Doyle was leaning against a counter. Of course, Doyle was a leaner-against-everything, but this time it was probably sheer exhaustion rather than the subconscious (or probably perfectly conscious) posing the daft git tended to indulge in, but at least he was upright.

Something like thirty hours they’d been up, trying to track the bastards down, getting shot at, driving through streets lit up with reindeer and baubles, cluttered with last-minute shoppers.

 Even before that they’d had days on end of long hours. Hardly surprising that Doyle had come within inches of taking one of the bullets fired by the fleeing bombers.

 But he hadn’t. That was a Christmas present in itself.

 Then there was a dull explosion outside, immediately followed by a smattering of self-congratulatory applause by the bomb disposal guys.

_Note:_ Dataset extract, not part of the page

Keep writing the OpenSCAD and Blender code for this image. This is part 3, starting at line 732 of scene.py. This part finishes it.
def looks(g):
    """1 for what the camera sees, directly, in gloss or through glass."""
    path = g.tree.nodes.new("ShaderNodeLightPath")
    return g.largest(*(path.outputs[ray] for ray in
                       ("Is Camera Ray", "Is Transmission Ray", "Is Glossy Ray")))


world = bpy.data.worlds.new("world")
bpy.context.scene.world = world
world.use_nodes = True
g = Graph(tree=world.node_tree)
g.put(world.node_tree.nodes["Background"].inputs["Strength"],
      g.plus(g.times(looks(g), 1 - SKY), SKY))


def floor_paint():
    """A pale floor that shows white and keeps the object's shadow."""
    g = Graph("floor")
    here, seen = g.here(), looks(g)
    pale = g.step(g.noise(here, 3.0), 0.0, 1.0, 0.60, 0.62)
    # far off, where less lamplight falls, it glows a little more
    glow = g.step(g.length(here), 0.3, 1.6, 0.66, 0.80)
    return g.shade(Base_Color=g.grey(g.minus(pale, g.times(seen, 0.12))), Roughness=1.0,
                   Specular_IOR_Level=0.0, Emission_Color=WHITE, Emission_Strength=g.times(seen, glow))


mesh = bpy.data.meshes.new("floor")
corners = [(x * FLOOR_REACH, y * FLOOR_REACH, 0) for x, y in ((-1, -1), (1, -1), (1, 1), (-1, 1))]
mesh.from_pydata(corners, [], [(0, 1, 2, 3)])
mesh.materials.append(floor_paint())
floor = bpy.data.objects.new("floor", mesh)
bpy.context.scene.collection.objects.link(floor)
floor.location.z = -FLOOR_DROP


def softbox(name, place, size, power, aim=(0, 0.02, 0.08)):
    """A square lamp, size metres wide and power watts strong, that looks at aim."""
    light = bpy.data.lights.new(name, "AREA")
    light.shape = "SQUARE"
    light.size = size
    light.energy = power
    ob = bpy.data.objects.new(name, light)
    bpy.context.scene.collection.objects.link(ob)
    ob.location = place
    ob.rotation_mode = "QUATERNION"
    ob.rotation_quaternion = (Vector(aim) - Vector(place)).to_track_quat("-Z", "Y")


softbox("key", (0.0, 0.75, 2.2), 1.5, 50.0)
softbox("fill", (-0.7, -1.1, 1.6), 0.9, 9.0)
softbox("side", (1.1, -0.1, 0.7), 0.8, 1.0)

 Bodie didn’t join in, all too aware of what could have been: the damned thing going up amid Boxing Day shoppers. Or going up in Doyle’s face, before it was clear there were hours, not minutes to go on the timer.

 That was another gift.

 Finally getting out of the place was another one.

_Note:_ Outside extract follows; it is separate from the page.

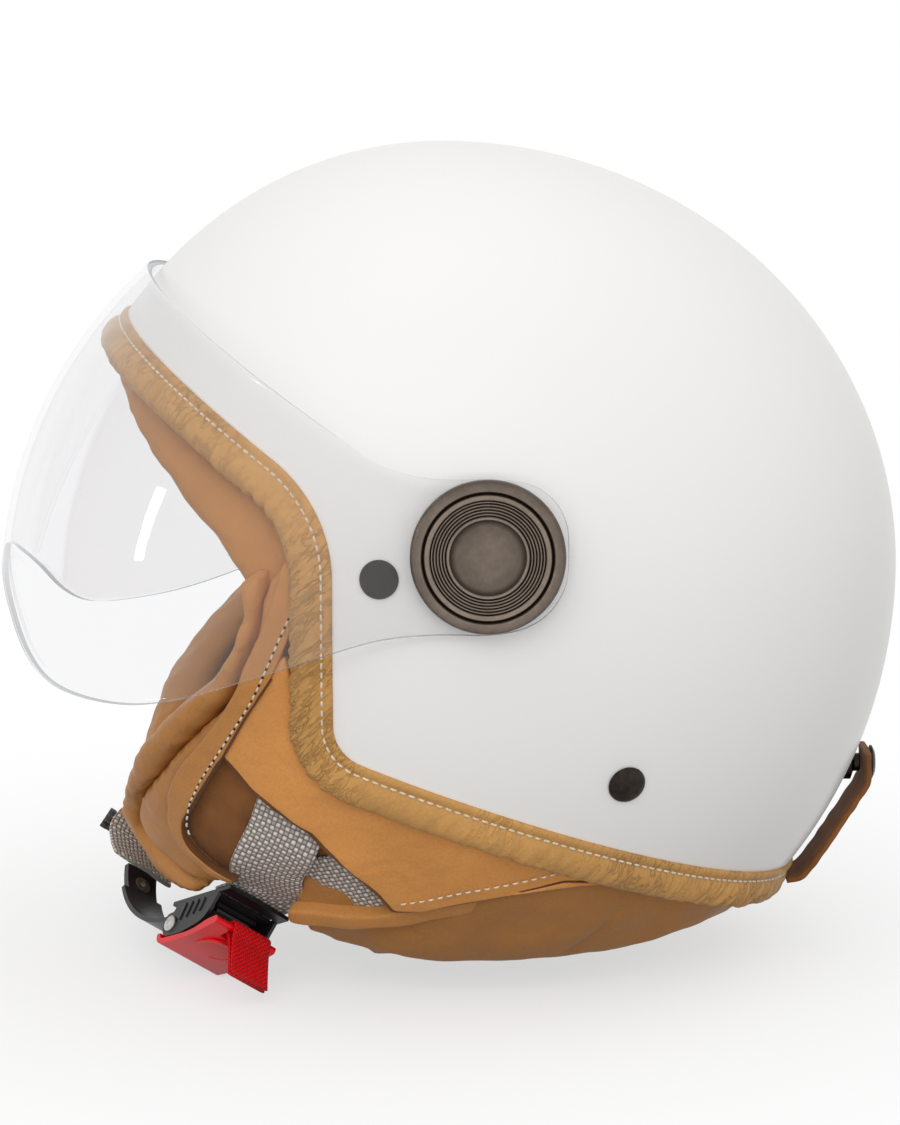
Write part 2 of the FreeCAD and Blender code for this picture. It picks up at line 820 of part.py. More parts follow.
def ringed_knob(name):
    """Thumb screw: a round cap with a raised rim and turned rings, and a screw behind it."""
    top = "Sizes.knob_thick"
    rings = []
    for k in range(4):
        crest = "Sizes.knob_radius - %.2f" % (4.6 + 1.5 * k)
        rings += [
            (crest + " + 0.45", top + " - 1.1"),
            (crest, top + " - 0.5"),
            (crest + " - 0.45", top + " - 1.1"),
        ]
    return turned(
        name,
        [
            (0, "-Sizes.nut_length - 12"),
            ("Sizes.pivot_screw", "-Sizes.nut_length - 12", 0.6),
            ("Sizes.pivot_screw", 0),
            ("Sizes.knob_radius - 0.5", 0),
            ("Sizes.knob_radius", 0.6),
            ("Sizes.knob_radius", top + " - 1.2", 0.8),
            ("Sizes.knob_radius - 1.0", top),
            ("Sizes.knob_radius - 2.6", top),
            ("Sizes.knob_radius - 3.4", top + " - 1.1"),
        ]
        + rings
        + [
            ("Sizes.knob_radius - 11.0", top + " - 1.1"),
            ("Sizes.knob_radius - 11.6", top),
            ("Sizes.knob_radius - 12.6", top),
            ("Sizes.knob_radius - 13.2", top + " - 1.4"),
            (0, top + " - 0.4"),
        ],
    )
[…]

 Both of them fell asleep fully clothed, at Doyle’s flat. Bodie was even too exhausted to remember that he should be hungry. Doyle was obviously too exhausted to comment on it.

 He’d been hungry the following morning though, he remembered fondly. Christmas breakfast-cum-lunch was scrambled egg (on wholewheat toast, of course), when they were clean and sated. Bodie hoped Boxing Day wouldn’t be marked by salmonella, but that was the sum total of what was to be found in Doyle’s fridge.

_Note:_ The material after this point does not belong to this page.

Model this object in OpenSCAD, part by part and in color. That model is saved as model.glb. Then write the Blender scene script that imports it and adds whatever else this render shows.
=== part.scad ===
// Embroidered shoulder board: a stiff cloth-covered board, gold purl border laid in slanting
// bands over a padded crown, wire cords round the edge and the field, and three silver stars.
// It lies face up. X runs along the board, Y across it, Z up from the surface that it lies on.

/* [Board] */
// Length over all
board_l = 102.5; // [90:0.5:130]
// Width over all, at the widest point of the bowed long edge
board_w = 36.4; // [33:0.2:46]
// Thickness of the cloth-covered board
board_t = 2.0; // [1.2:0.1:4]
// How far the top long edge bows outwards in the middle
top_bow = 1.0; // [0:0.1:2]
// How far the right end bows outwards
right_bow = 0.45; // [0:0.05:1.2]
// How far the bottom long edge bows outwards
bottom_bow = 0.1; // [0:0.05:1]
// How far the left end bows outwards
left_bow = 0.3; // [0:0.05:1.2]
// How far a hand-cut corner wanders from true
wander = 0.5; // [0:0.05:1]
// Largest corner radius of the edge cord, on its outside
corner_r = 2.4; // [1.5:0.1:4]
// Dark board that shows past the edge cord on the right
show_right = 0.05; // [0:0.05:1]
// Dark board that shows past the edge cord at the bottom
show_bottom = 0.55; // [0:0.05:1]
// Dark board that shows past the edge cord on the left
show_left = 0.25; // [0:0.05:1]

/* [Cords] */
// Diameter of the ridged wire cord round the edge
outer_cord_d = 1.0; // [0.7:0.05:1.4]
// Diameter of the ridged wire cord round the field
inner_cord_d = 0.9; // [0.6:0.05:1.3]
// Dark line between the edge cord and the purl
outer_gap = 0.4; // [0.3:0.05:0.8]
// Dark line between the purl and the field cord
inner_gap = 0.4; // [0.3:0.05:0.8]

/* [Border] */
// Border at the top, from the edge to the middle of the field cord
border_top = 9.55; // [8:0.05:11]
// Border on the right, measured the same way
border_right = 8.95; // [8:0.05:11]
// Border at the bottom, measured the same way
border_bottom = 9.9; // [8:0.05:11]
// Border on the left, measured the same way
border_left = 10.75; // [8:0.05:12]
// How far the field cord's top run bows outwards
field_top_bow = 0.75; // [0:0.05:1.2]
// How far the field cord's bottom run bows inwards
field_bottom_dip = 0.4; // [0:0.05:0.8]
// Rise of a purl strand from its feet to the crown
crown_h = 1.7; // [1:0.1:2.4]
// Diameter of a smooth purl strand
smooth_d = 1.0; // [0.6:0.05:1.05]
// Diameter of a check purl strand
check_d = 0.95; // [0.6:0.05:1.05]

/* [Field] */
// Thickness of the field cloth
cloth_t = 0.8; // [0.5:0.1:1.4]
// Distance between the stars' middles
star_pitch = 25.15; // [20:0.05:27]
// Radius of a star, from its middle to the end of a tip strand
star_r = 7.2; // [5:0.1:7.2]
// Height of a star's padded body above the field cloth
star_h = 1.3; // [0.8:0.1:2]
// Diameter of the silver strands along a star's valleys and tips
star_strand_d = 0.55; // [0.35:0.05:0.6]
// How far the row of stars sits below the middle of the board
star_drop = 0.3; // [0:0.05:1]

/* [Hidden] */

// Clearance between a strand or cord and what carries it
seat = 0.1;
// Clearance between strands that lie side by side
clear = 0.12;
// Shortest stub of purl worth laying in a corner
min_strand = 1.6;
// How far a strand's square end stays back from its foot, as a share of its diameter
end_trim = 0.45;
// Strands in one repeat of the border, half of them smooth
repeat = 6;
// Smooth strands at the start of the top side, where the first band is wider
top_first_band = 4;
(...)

They went into HQ. Wrote reports. Accepted a generous shot of malt with the old man – the measures seemed to be increasing as the years went by – and finally went home.

Later, images of Doyle’s hands around the bomb casing flickered in his mind even as they settled in front of whatever rubbish was on the box. Then, they faded and slid away, replaced by a sense of wellbeing as he settled down in Doyle’s armchair and turned the television on.

 “… roster,” Doyle said.

 “Roster?” Bodie blinked.

 “The Christmas roster for next week,” Doyle told him. “Murph just brought it in. Wake up, Sleepin’ Beauty. Oh, and we can go ‘ome.”

 “We’re on it?” Reality hit Bodie properly. “The roster?”

“We’re on it. Christmas Eve at two until Boxing day at two. Not exactly a surprise, is it? But, if you were listening, the job’s off. We can go.”

 “Excellent. Perfect. You could cook us an early lunch on the 24th, then. Just… no sprouts and preferably something better than scrambled eggs,” Bodie suggested, recovering rapidly and grabbing for his coat.

 “Inviting yourself, are you?”

 “Better than sitting around waiting to answer to Cowley’s beck and call, innit? And on Boxing day evening…”

 “We could watch telly?” Doyle raised an eyebrow. “Lonely goatherds, maybe. Or you got something more interesting in mind?”

 “Might have if you stop grumbling, maybe not. Like me producing a real gourmet meal.”

 "Courtesy of Sainsbury’s. Full of E numbers. Or anything as long as it’s fried or roasted or basted with butter, right?”

 “Well, feel free to go find yourself somebody who cooks you some tofu then,” Bodie said sharply.

 “Nah,” Doyle shook his head. “Can’t have you getting miserable on your own.”

 “I’m not the one that gets miserable at Christmas,” Bodie pointed out. “You are.”

“True,” Doyle nodded. “Well, less so these days. But no sprouts.”

 “Then no lonely bloody goatherds. I can’t get that out of my mind.”

“Yodellay eeoh,” Doyle sang. “Why are we still here?”

 “Because we’re daft sods. You got any beer in?”

 “Might have,” Doyle said. “Think the takeaway’s still open?”

 “Could be. Although the place’ll probably come with a tinsel warning.”

 “I can do tinsel,” Doyle said. “Well, in small doses.”

 “There’s a lad,” Bodie said. “I’ll bring you a bit round on Christmas Eve, shall I?”

 “And you know where you can put it.”

 “Tsk. It’s prickly. And if you get stroppy, I’ll bring my Slade LP round.”

 “So here is is, Merry Christmas, everybody’s having fun,” Doyle chanted. “Bugger, now you’ve got me at it.”

 “See,” Bodie grinned. “You’re getting into the spirit. Fancy a quick round of ‘High on a hill’?”

 Doyle’s expression spoke volumes. But he was grinning all the same.